What you will do:
Every line from the first one to the line containing "pale=paleness(share, run, PALE_WARPS))" should be echoed exactly; leave out the rest.

--- Data segment ---

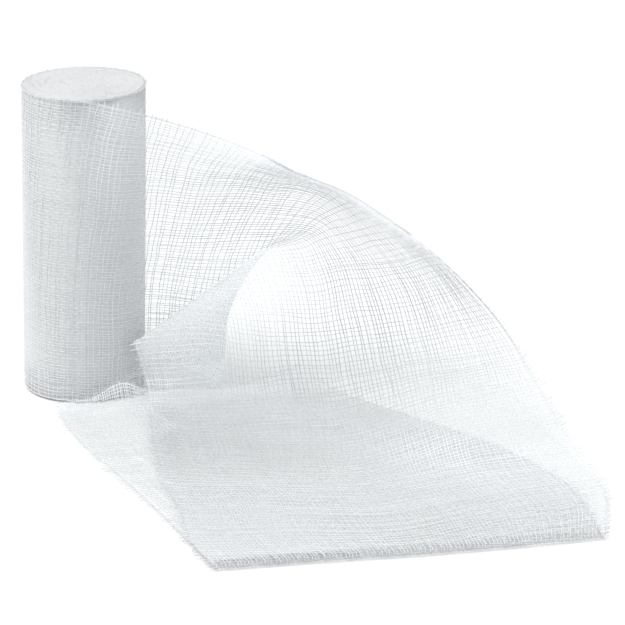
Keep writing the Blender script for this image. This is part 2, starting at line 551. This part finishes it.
def warp_places(first, last):
    """Weft numbers at which a warp has its points: every crossing, and closer round the creases."""
    places = set(np.arange(first, last + 1).astype(float))
    tip = range(max(first, 22), min(last, 56))
    places |= {i + 0.5 for i in tip}
    fold = int(round(WEFTS * 0.622))
    for i in range(max(first, fold - 6), min(last, fold + 8)):
        places |= {i + 0.25, i + 0.5, i + 0.75}
    return np.array(sorted(places))


def lay_warps(name, first, last, cotton, lift=0.0, tones=None):
    places = warp_places(first, last)
    tones = warp_tone if tones is None else tones
    at = np.broadcast_to((places - first) / (last - first), (WARPS, len(places)))
    local = np.random.default_rng(11 + abs(int(first)))
    wander = 0.0011 * smooth_noise(local, WARPS, max(6, (last - first) // 6), at, 0)
    wander = wander + 0.0020 * smooth_noise(local, WARPS, max(4, (last - first) // 14), at, 4.0)
    pinned = np.clip(np.minimum(places - first, last - places) / 3.0, 0, 1)
    share = np.clip(warp_share[:, None] + wander * pinned[None, :], 0, 1)
    run = weft_run(gathered(places[None, :] + 0 * share, share), share)
    if last >= WEFTS:
        run = np.minimum(run, 1.0)
    centres = cloth_point(share, run)
    facing = normals_of(share, run)
    wave = np.cos(math.pi * (places[None, :] + np.arange(WARPS)[:, None] + 1))
    centres = centres + facing * (CROSS * wave)[..., None] + facing * lift
    steep = np.exp(-((on_cloth(share, np.minimum(run, 1.0))[..., 3] - 9.4) / 1.1) ** 2)
    steep = steep * np.clip((share - 0.35) / 0.3, 0, 1) * (run > 0)
    girth = WARP_R * (1 + 0.34 * steep) * (0.85 + 0.35 * tones)[:, None] * np.clip(
        1 + 0.12 * smooth_noise(local, WARPS, 40, at, 0), 0.7, 1.6)
    return yarns(name, centres, facing, girth, tones, cotton, pale=paleness(share, run, PALE_WARPS))


FRONT = int(round(WEFTS * 0.632))
upper_warps = lay_warps("loose_end_warps", 0, FRONT, warp_cotton)
lower_warps = lay_warps("folded_under_warps", FRONT, WEFTS, warp_cotton)
loose_wefts = lay_wefts("loose_end_wefts", np.arange(1, WEFTS), weft_cotton)
ring_warps = lay_warps("outer_turn_warps", -WRAP_WEFTS, 0, wound_warp)
ring_wefts = lay_wefts("outer_turn_wefts", np.arange(-WRAP_WEFTS + 1, 1), wound_weft)

# ------------------------------------------------- lint film between threads
FILM_ROWS, FILM_COLS = 330, 30
film_run = np.linspace(0, 1, FILM_ROWS)
film_share = np.linspace(0.002, 0.998, FILM_COLS)
share_grid, run_grid = np.meshgrid(film_share, film_run)
film_points = cloth_point(share_grid, run_grid)
film_faces = [(i * FILM_COLS + j, (i + 1) * FILM_COLS + j, (i + 1) * FILM_COLS + j + 1, i * FILM_COLS + j + 1)
              for i in range(FILM_ROWS - 1) for j in range(FILM_COLS - 1)]
film_material = bpy.data.materials.new("lint_film")
film_material.use_nodes = True
_tree = film_material.node_tree
_surface = _tree.nodes["Principled BSDF"]
_tone = use_group(_tree, COTTON, Light=(0.93, 0.94, 0.94, 1), Shaded=(0.84, 0.86, 0.87, 1), Thread_share=0.0,
                  Lint_size=700.0, Cloud_size=30.0)
_tree.links.new(_tone.outputs["Color"], _surface.inputs["Base Color"])
_surface.inputs["Roughness"].default_value = 0.95
_haze = node(_tree, "ShaderNodeAttribute", attribute_name="haze")
_tree.links.new(_haze.outputs["Fac"], _surface.inputs["Alpha"])
_surface.inputs["Specular IOR Level"].default_value = 0.1
film = place("loose_end_lint", film_points.reshape(-1, 3), film_faces, film_material)
_found = on_cloth(share_grid, run_grid)
_number = _found[..., 3]
_amount = along_strip(HAZE, _number) + below_apex(share_grid) * along_strip(HAZE_FLAP, _number)
_lifted = np.clip(1 - np.abs(_found[..., 2] - 6.0) / 4.0, 0, 1) * (np.abs(_number - 11.2) < 1.6)
_amount = _amount * (1 - 0.8 * _lifted) + above_crown(share_grid) * along_strip(HAZE_OUTER, _number)
_amount += below_knee(share_grid) * along_strip(HAZE_INNER, _number)
_apex_run = run_grid - np.interp(share_grid, SHARES, [np.interp(0.231, LEAD_AT, LEADS[:, c]) for c in range(5)])
_amount += (0.28 * np.exp(-((_apex_run - 0.231) / 0.0055) ** 2) * np.clip((share_grid - 0.40) / 0.1, 0, 1)
            * np.clip((0.95 - share_grid) / 0.15, 0, 1))
film.data.attributes.new("haze", "FLOAT", "POINT").data.foreach_set(
    "value", _amount.reshape(-1).astype(np.float32))
_soft = 3.4 * below_knee(share_grid) * along_strip(HAZE_INNER, _number)
film.data.attributes.new("pale", "FLOAT", "POINT").data.foreach_set("value", _soft.reshape(-1).astype(np.float32))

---

Expected output:
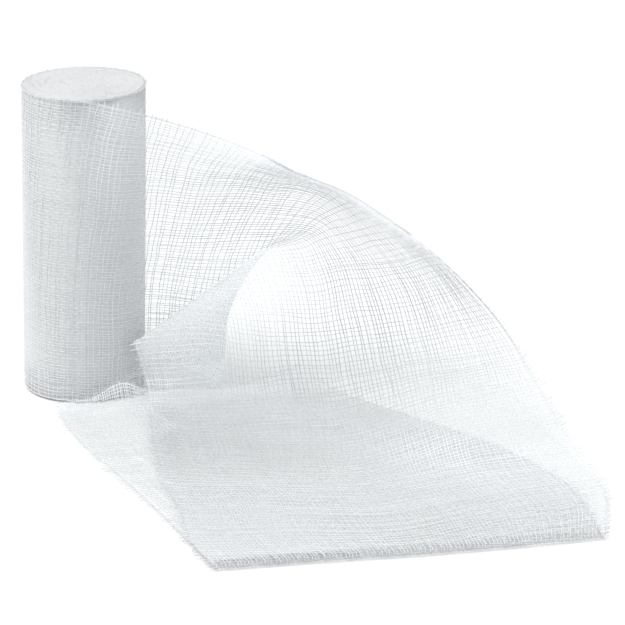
Keep writing the Blender script for this image. This is part 2, starting at line 551. This part finishes it.
def warp_places(first, last):
    """Weft numbers at which a warp has its points: every crossing, and closer round the creases."""
    places = set(np.arange(first, last + 1).astype(float))
    tip = range(max(first, 22), min(last, 56))
    places |= {i + 0.5 for i in tip}
    fold = int(round(WEFTS * 0.622))
    for i in range(max(first, fold - 6), min(last, fold + 8)):
        places |= {i + 0.25, i + 0.5, i + 0.75}
    return np.array(sorted(places))


def lay_warps(name, first, last, cotton, lift=0.0, tones=None):
    places = warp_places(first, last)
    tones = warp_tone if tones is None else tones
    at = np.broadcast_to((places - first) / (last - first), (WARPS, len(places)))
    local = np.random.default_rng(11 + abs(int(first)))
    wander = 0.0011 * smooth_noise(local, WARPS, max(6, (last - first) // 6), at, 0)
    wander = wander + 0.0020 * smooth_noise(local, WARPS, max(4, (last - first) // 14), at, 4.0)
    pinned = np.clip(np.minimum(places - first, last - places) / 3.0, 0, 1)
    share = np.clip(warp_share[:, None] + wander * pinned[None, :], 0, 1)
    run = weft_run(gathered(places[None, :] + 0 * share, share), share)
    if last >= WEFTS:
        run = np.minimum(run, 1.0)
    centres = cloth_point(share, run)
    facing = normals_of(share, run)
    wave = np.cos(math.pi * (places[None, :] + np.arange(WARPS)[:, None] + 1))
    centres = centres + facing * (CROSS * wave)[..., None] + facing * lift
    steep = np.exp(-((on_cloth(share, np.minimum(run, 1.0))[..., 3] - 9.4) / 1.1) ** 2)
    steep = steep * np.clip((share - 0.35) / 0.3, 0, 1) * (run > 0)
    girth = WARP_R * (1 + 0.34 * steep) * (0.85 + 0.35 * tones)[:, None] * np.clip(
        1 + 0.12 * smooth_noise(local, WARPS, 40, at, 0), 0.7, 1.6)
    return yarns(name, centres, facing, girth, tones, cotton, pale=paleness(share, run, PALE_WARPS))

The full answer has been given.